Well, the code will “work” in that it will probably run, but given only one rank is computing the sum, the other ranks would print out wrong answers. So the code really isn’t correct.

,I mean only put openAcc code inside mpi rank?

In general, yes. MPI and OpenACC are separate and distinct parallel models where MPI handles distributed parallelism and OpenACC handling either node level or accelerator offload parallelism.

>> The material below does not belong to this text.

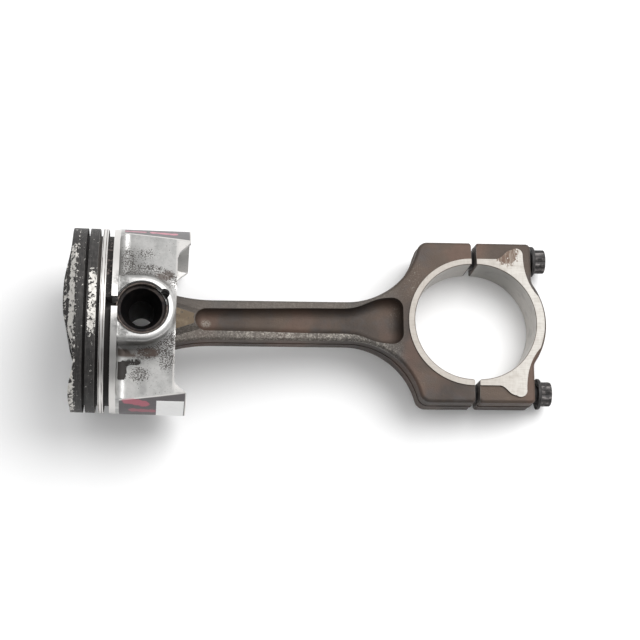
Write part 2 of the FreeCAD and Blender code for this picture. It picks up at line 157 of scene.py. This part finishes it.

I personally haven’t used MPI on Windows for probably 10 years so don’t know the current state, but I can’t think of any reason why the code would behave differently. No idea if MSMPI supports CUDA Aware MPI.

Thank Mat for your answer
I already run this code using MPI and work fine and the only rank I used zero but I am asking what happen If I put openAcc directives under Rank 0 ,?

Then only rank zero will use OpenACC to offload the loop to the device. Of course since all MPI processes use the same binary, the OpenACC code will still be there, but just not run on the other ranks due to the if statement.